É evidente que, em versão grosseira, tudo estaria certo, mas, em
nossa língua, "vigarista" tem sutilezas que escapam a qualquer outra
classificação lingüística, mesmo em
se tratando de um idioma próximo
ao nosso, como o italiano. Vigarista,
todos nós sabemos, vem do conto-do-vigário ancestral, a lábia do sujeito que empulha o outro com uma
história complicada e fantástica e
dela tira vantagens.
Embora na prática possa até ser
um assassino ou um ladrão, o vigarista não chega a ser um criminoso.

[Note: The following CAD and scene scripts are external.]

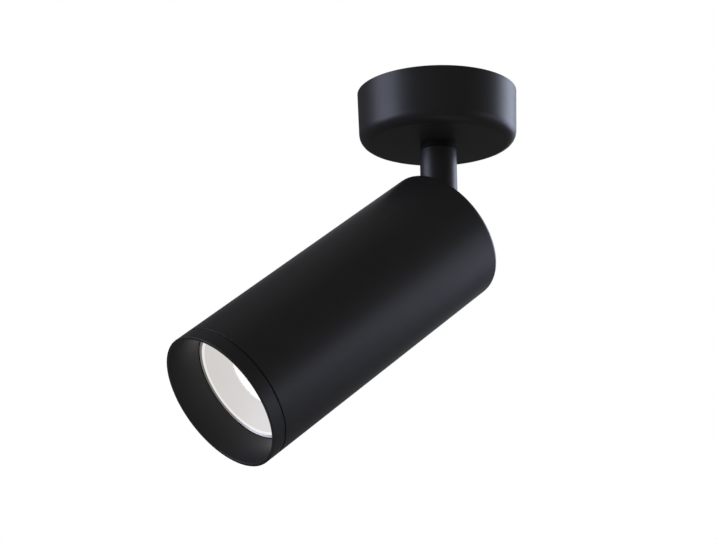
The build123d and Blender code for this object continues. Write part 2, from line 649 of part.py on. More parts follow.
def sector(angle, low, high):
    """Pie slice about Z, from +X turned by an angle in degrees."""
    reach = 2 * HOLDER_R
    far = math.radians(angle)
    face = make_face(
        Polyline((0, 0), (reach, 0), (reach * math.cos(far), reach * math.sin(far)), close=True)
    )
    return extrude(Pos(0, 0, low) * face, high - low)


def holder_contacts():
    """Two leaf contacts over the locked pins."""
    low = PIN_CAVITY_TOP - CONTACT_T
    half = CONTACT_W / 2
    leaves = [block(x - half, x + half, -half, half, low, PIN_CAVITY_TOP) for x, _ in pin_places()]
    return Compound([in_head(leaf) for leaf in leaves])


def holder_screws():
    """Two screws that hold the lampholder up to the strap."""
    screw = cap_screw(M3, STRAP_T + HOLDER_H / 4)
    places = (-HOLDER_SCREW_Y, HOLDER_SCREW_Y)
    return Compound([in_head(Pos(0, y, HOLDER_TOP + STRAP_T) * screw) for y in places])


# ---- front ring -----------------------------------------------------------------------------------
def front_ring():
    """Push-in ring with a conical black baffle, and a bevel along the seam."""
    lip, seam, mouth, rear = (from_lip(h) for h in (0, RING_L, RING_L + SEAM_W, RING_DEPTH))
    spigot_r = HEAD_BORE_R - PUSH_GAP
    ring = turned(
        [
            (RING_LIP_R, lip),
            (HEAD_R, lip),
            (HEAD_R, seam - SEAM_BEVEL),
            (HEAD_R - SEAM_BEVEL, seam),
            (HEAD_R - SEAM_DEPTH, seam),
            (HEAD_R - SEAM_DEPTH, mouth),
            (spigot_r, mouth),
            (spigot_r, rear),
            (BAFFLE_R, rear),
            (BAFFLE_R, from_lip(BAFFLE_DEPTH)),
        ],
        [((HEAD_R, lip), LIP_ROUND), ((RING_LIP_R, lip), LIP_ROUND)],
    )
    low = from_lip(O_RING_AT) - O_RING_GROOVE_W / 2
    high = low + O_RING_GROOVE_W
    return in_head(ring - (rod(HEAD_R, low, high) - rod(o_ring_seat_r(), low, high)))


def o_ring_seat_r():
    """Radius of the bottom of the O-ring groove."""
    return HEAD_BORE_R - PUSH_GAP - O_RING_GROOVE_DEPTH


def ring_o_ring():
    """Rubber O-ring whose grip keeps the front ring in."""
    middle = (o_ring_seat_r() + HEAD_BORE_R) / 2
    section = (HEAD_BORE_R - o_ring_seat_r()) / 2 - FACE_GAP
    return in_head(Pos(0, 0, from_lip(O_RING_AT)) * Torus(middle, section))


# ---- lamp -----------------------------------------------------------------------------------------
def shell_face(grow):
    """Half section of the lamp's body, grown outwards by this much."""
    base_z = LAMP_BASE - LAMP_BASE_L
    rim_z = LAMP_FACE + BEZEL_T
    rim_r = LAMP_R - BEZEL_ROUND + grow
    base_r = LAMP_BASE_R + grow
    middle = (base_r + 0.66 * (rim_r - base_r), rim_z + 0.45 * (base_z - rim_z))
    side = ThreePointArc((base_r, base_z), middle, (rim_r, rim_z + 2 * BEZEL_T))
    edges = [
        Line((0, LAMP_BASE), (base_r, LAMP_BASE)),
        Line((base_r, LAMP_BASE), (base_r, base_z)),
        side,
        Line((rim_r, rim_z + 2 * BEZEL_T), (rim_r, rim_z)),
        Line((rim_r, rim_z), (0, rim_z)),
        Line((0, rim_z), (0, LAMP_BASE)),
    ]
    return make_face(edges)


def lamp_shell():
    """Finned lamp body with its base and the plate that the light board sits on."""
    body = revolve(Plane.XZ * shell_face(0), Axis.Z)
    hollow = revolve(Plane.XZ * shell_face(-LAMP_SHELL_T), Axis.Z)
    plate = rod(LAMP_R, SINK_PLATE_Z, SINK_PLATE_Z + LAMP_SHELL_T)
    floor = rod(LAMP_R, LAMP_BASE - LAMP_SHELL_T, LAMP_BASE)
    shell = body - (hollow - plate - floor)
    fin_face = shell_face(FIN_H) - shell_face(-LAMP_SHELL_T / 2)
    fin = extrude(Plane.XZ * fin_face, FIN_T / 2, both=True)
    low, high = LAMP_FACE + 3 * BEZEL_T, LAMP_BASE - LAMP_BASE_L
    fin &= block(0, 2 * LAMP_R, -FIN_T, FIN_T, low, high)
    for i in range(FIN_COUNT):
        shell += Rot(0, 0, 360 * (i + 0.5) / FIN_COUNT) * fin
    for x, y in pin_places():
        shell -= rod(PIN_NECK_R, LAMP_BASE - LAMP_SHELL_T, LAMP_BASE, x, y)
    return in_head(shell)


def lamp_bezel():
    """White ring round the lamp's face."""
    inner_r = LAMP_R - BEZEL_W
    return in_head(
        turned(
            [
                (inner_r, LAMP_FACE),
                (LAMP_R, LAMP_FACE),
                (LAMP_R, LAMP_FACE + BEZEL_T),
                (inner_r, LAMP_FACE + BEZEL_T),
            ],
            [((LAMP_R, LAMP_FACE), BEZEL_ROUND)],
        )
    )


def lamp_reflector():
    """Satin cone from the bezel down to the lens."""
    front_r = LAMP_R - BEZEL_W - FACE_GAP
    return in_head(
        turned(
            [
                (front_r, LAMP_FACE + REFLECTOR_T),
                (front_r, LAMP_FACE + 2 * REFLECTOR_T),
                (LENS_R + REFLECTOR_T, LENS_FACE + REFLECTOR_T),
                (LENS_R, LENS_FACE),
            ]
        )
    )


def lamp_lens():
    """Frosted disc over the light board."""
    return in_head(rod(LENS_R - FACE_GAP, LENS_FACE, LENS_FACE + LENS_T))


def led_board():
    """Round metal-cored light board."""
    return in_head(rod(LED_BOARD_R, LED_BOARD_FACE, LED_BOARD_FACE + LED_BOARD_T))


def led_chips():
    """Light-emitting chips on the board."""
    half = LED_SIZE / 2
    low = LED_BOARD_FACE - LED_T
    chip = block(LED_CIRCLE_R - half, LED_CIRCLE_R + half, -half, half, low, LED_BOARD_FACE)
    return Compound([in_head(Rot(0, 0, 360 * i / LED_COUNT) * chip) for i in range(LED_COUNT)])


def driver_board():
    """Upright driver board in the lamp's neck."""
    top = LAMP_BASE - LAMP_SHELL_T - PIN_NECK_L
    board = block(-DRIVER_W / 2, DRIVER_W / 2, -DRIVER_T / 2, DRIVER_T / 2, top - DRIVER_L, top)
    reservoir_r = DRIVER_W / 5
    cap = rod(reservoir_r, top - DRIVER_L + DRIVER_T, top - DRIVER_L / 2, y=reservoir_r)
    return in_head(board + cap)


def lamp_pins():
    """Two pins with wide heads that lock in the lampholder's keyholes."""
    neck_top = LAMP_BASE + PIN_NECK_L
    low = LAMP_BASE - LAMP_SHELL_T
    pins = []
    for x, y in pin_places():
        pin = rod(PIN_NECK_R, low, neck_top, x, y) + rod(PIN_HEAD_R, neck_top, neck_top + PIN_HEAD_L, x, y)
        pins.append(in_head(pin))
    return Compound(pins)


# ---- wires, parted at each joint ------------------------------------------------------------------
def wire_circle():
    """X and Y of the three wires where they pass through the nipple."""
    places = []
    for x, y in wire_hole_places():
        scale = WIRE_CIRCLE_R / math.hypot(x, y)
        places.append((x * scale, y * scale))
    return places


def canopy_wire(core):
    """Wire of one core, from the terminal block to the top of the nipple."""
    x, y = wire_circle()[core]
    pole_x = pole_places()[sorted(wire_circle()).index((x, y))]
    start = BLOCK_NEAR_Y + TUBE_INSET * 2
    over = 3 * WIRE_R if y < 0 else 0  # the wire on the far side passes over the near ones
    run = [
        (pole_x, start, POLE_Z),
        (pole_x, start - 2 * WIRE_BEND_R, POLE_Z),
        (x, y, NIPPLE_TOP + WIRE_BEND_R + PLAY + over),
        (x, y, NIPPLE_TOP + FACE_GAP),
    ]
    return wire(run, WIRE_BEND_R / 2)


def stem_wire(core):
    """Wire of one core, down the stem and out beside the hinge tongue."""
    x, y = wire_circle()[core]
    far_x, far_y = stem_wire_ends()[core]
    run = [
        (x, y, NIPPLE_TOP - FACE_GAP),
        (x, y, STEM_TOP - NIPPLE_IN_STEM - WIRE_BEND_R),
        (far_x, far_y, PIVOT_Z + BORE_STOP + WIRE_BEND_R),
        (far_x, far_y, PIVOT_Z - ball_exit()),
    ]
    return wire(run)


def ball_exit():
    """How far below the tilt axis the wires come out of the stem's ball end."""
    return math.sqrt(STEM_R**2 - (STEM_BORE_R - RUN_GAP) ** 2)


def stem_wire_ends():
    """X and Y of the wires where they leave the stem: against the inner side of each hole."""
    reach = STEM_BORE_R - WIRE_R - RUN_GAP
    return [
        (x * reach / math.hypot(x, y), y * reach / math.hypot(x, y)) for x, y in wire_hole_places()
    ]


def to_head_frame(x, z):
    """A place below the tilt axis, as the head's own frame sees it at rest."""
    turn = math.radians(HEAD_TILT)
    return x * math.cos(turn) - z * math.sin(turn), x * math.sin(turn) + z * math.cos(turn)


def head_wire(core):
    """Wire of one core in the head: live and neutral to the lampholder, earth to its lug."""
    x, y = stem_wire_ends()[core]
    x0, z0 = to_head_frame(x, -STEM_R - PLAY)
    x1, z1 = to_head_frame(x, -STEM_R - 2.2 * WIRE_BEND_R)
    if CORES[core] == "earth":
        lug_z = BAR_BOTTOM - STRAP_T - LUG_T - WIRE_R
        end = [(x1, STRAP_SCREW_Y, lug_z), (LUG_R, STRAP_SCREW_Y, lug_z)]
        return in_head(wire([(x0, y, z0), (x1, y, z1), *end], WIRE_BEND_R / 2))
    far_x, far_y = holder_wire_places()[core]
    end = [(far_x, far_y, HOLDER_TOP / 2 + z1), (far_x, far_y, HOLDER_TOP - HOLDER_H / 4)]
    return in_head(wire([(x0, y, z0), (x1, y, z1), (x1, y, z1 - HINGE_BAR_AT), *end]))


PIECES = [
    canopy_cover,
    mounting_bracket,
    cup_screw,
    earth_screw,
    terminal_block,
    terminal_tubes,
    terminal_screws,
    swivel_bush,
    stem_nipple,
    stop_washer,
    spring_washer,
    swivel_nut,
    stem_tube,
    pivot_screw,
    pivot_nut,
    friction_washers,
    head_housing,
    hinge_bracket,
    hinge_screws,
    holder_strap,
    strap_screws,
    earth_lug,
    lampholder,
    holder_contacts,
    holder_screws,
    front_ring,
    ring_o_ring,
    lamp_shell,
    lamp_bezel,
    lamp_reflector,
    lamp_lens,
    led_board,
    led_chips,
    driver_board,
    lamp_pins,
]

os.makedirs("parts", exist_ok=True)
for piece in PIECES:
    export_step(piece(), f"parts/{piece.__name__}.step")
for number, core_name in enumerate(CORES):
    for run_of_wire in (canopy_wire, stem_wire, head_wire):
        export_step(run_of_wire(number), f"parts/{run_of_wire.__name__}_{core_name}.step")
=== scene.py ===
"""Looks of a surface mounted ceiling spotlight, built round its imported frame.

Sizes are millimetres until a mesh is made. The scene is in metres and in the frame's axes: +Z up
into the ceiling, the head pointing towards -X and down, the tilt axis along Y.
"""

import json
import logging
import math
from collections.abc import Callable, Sequence
from dataclasses import dataclass
from enum import Enum

import bmesh
import bpy
from mathutils import Matrix, Vector


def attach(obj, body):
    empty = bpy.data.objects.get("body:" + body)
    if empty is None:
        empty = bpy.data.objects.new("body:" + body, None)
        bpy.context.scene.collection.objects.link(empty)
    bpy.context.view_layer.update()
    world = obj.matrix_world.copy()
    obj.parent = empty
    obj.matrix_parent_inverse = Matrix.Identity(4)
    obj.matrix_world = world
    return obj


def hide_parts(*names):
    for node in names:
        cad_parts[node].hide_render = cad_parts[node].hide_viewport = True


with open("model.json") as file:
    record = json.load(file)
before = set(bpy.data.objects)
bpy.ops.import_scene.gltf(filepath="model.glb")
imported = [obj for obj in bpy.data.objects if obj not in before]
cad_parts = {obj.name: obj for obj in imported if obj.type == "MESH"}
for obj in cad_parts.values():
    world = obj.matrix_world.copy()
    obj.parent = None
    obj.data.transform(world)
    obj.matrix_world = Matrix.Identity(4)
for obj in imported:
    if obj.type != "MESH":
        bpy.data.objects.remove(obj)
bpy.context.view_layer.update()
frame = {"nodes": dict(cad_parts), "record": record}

LOG = logging.getLogger("spotlight")
MM = 0.001
ROUND_STEPS = 6
LATHE_SEGMENTS, FINE_SEGMENTS = 192, 256
ON_AXIS = 1e-6  # a radius below this is a point on the axis
OVERSHOOT = 1.0  # how far a tool runs past the surface it cuts, or a boss into the wall it joins
ALONG_X = Matrix.Rotation(math.radians(90), 4, "Y")  # turns +Z to +X
ALONG_Y = Matrix.Rotation(math.radians(90), 4, "X")  # turns +Z to -Y

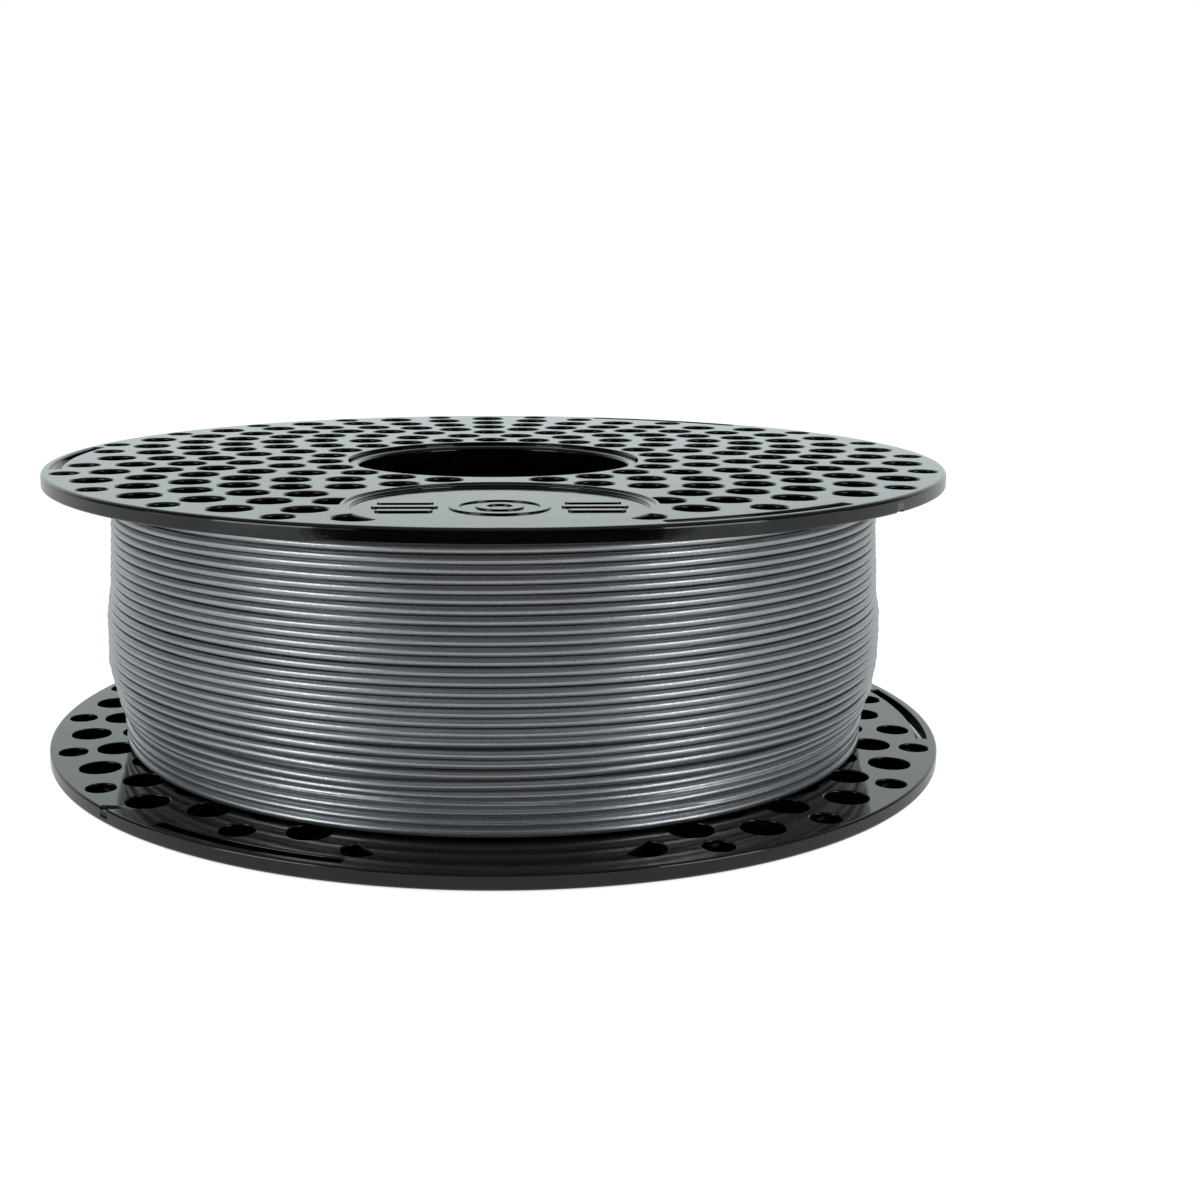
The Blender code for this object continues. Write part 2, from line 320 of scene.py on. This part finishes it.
def clipped_hole(cx, cy, radius):
    """A round hole whose part inside the pad's ring is left solid, with rounded corners."""
    px, py = 0.0, PAD_Y
    d = math.hypot(cx - px, cy - py)
    inner = radius - CORNER
    outer = PAD_RING + CORNER
    u = ((cx - px) / d, (cy - py) / d)
    v = (-u[1], u[0])
    along = (d * d + outer * outer - inner * inner) / (2.0 * d)
    across = math.sqrt(max(outer * outer - along * along, 0.0))
    ends = []
    for side in (1.0, -1.0):
        ends.append((px + u[0] * along + v[0] * across * side,
                     py + u[1] * along + v[1] * across * side))
    (qx, qy), (rx, ry) = ends
    points = []
    # around the hole, away from the pad, from the second corner to the first
    a0 = math.atan2(ry - cy, rx - cx)
    a1 = math.atan2(qy - cy, qx - cx)
    while a1 < a0:
        a1 += 2.0 * math.pi
    points += arc(cx, cy, radius, a0, a1, sweep(a0, a1, 0.21), 1)
    # first corner
    b0 = a1
    b1 = math.atan2(py - qy, px - qx)
    while b1 < b0:
        b1 += 2.0 * math.pi
    points += arc(qx, qy, CORNER, b0, b1, sweep(b0, b1, 0.6), 1)[1:]
    # along the ring, where the material lies inside the arc
    c0 = math.atan2(qy - py, qx - px)
    c1 = math.atan2(ry - py, rx - px)
    while c1 > c0:
        c1 -= 2.0 * math.pi
    points += arc(px, py, PAD_RING, c0, c1, sweep(c0, c1, 0.03), -1)[1:]
    # second corner
    e0 = math.atan2(py - ry, px - rx)
    e1 = a0
    while e1 < e0:
        e1 += 2.0 * math.pi
    points += arc(rx, ry, CORNER, e0, e1, sweep(e0, e1, 0.6), 1)[1:-1]
    return points


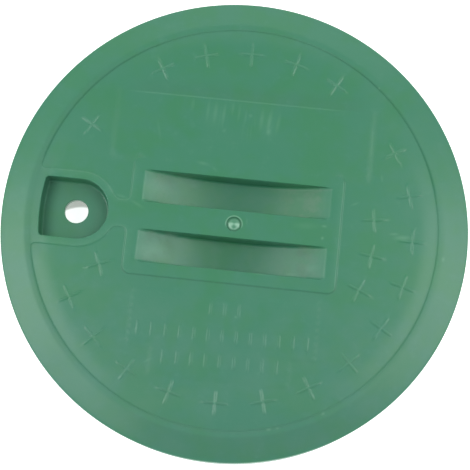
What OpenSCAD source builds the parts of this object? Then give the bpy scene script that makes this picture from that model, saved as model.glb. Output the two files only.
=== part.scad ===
// Drop-over cover of a round ground valve box, moulded in one piece of green plastic.
// The origin is the centre of the plane that the skirt's foot stands on, and +Z is up.
// The lifting bar runs along X between its two finger scoops, with the bolt pocket towards -X.

/* [Cover] */
// Diameter over the foot of the skirt
cover_d = 270; // [260:1:300]
// Height from the foot of the skirt to the raised land
cover_h = 32; // [28:0.5:44]
// Thickness of the top plate, measured in the recessed field
plate_t = 4; // [3:0.25:5]
// Thickness of the skirt and of the walls that hang under the plate
wall_t = 3.5; // [2.5:0.25:4.5]
// Draft of the skirt, in degrees from upright
skirt_draft = 1; // [0:0.25:2]

/* [Rim] */
// Width of the raised rim, from the foot's outer edge to the crease
rim_w = 18; // [15:0.1:20]
// Width of the rounded shoulder beside the crease
shoulder_w = 4; // [3:0.5:6]
// Slope of the rim outside its shoulder, in degrees
rim_slope = 8; // [4:0.5:12]
// Radius of the rim's outer edge
edge_r = 1.2; // [0.6:0.1:2]
// Width of the dished band inside the crease
dish_w = 11; // [8:0.5:14]
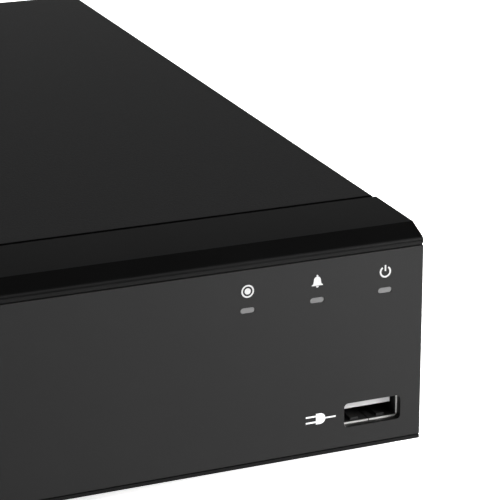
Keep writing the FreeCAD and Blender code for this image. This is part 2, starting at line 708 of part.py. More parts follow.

É apenas um espertalhão, um cara
dotado de imaginação, lábia, coragem e sorte para desfechar o golpe.
O ladrão ou o assassino típicos sabem que apelarão para a violência
na fase final de suas ações.
O vigarista, em princípio, tem
horror à violência, é um pacifista.
Ele procura tirar a sua vantagem à
custa de palavras e gestos, no que se
parece com qualquer político, pregador ou moralista. Sua matéria-prima é o bem comum ou o bem do
próximo, embora, depois de seu beneficiamento particular, essa matéria-prima termine em dolo para os
outros e em lucro para o vigarista.
O exemplo clássico para essa prática seria o próprio conto do paco,
ou seja, do pacote de dinheiro que é
oferecido ao incauto. Ou do bilhete
de loteria premiado. O vigarista
modela a realidade, cria em cima do
fato, é um ilusionista, um escravo
da fantasia e do sonho.
É óbvio que deseja faturar em cima do sonho e da fantasia, prejudicando os outros. Mas, até certo
ponto, a arte não é uma vigarice? "A
Divina Comédia" não é um genial
conto-do-vigário?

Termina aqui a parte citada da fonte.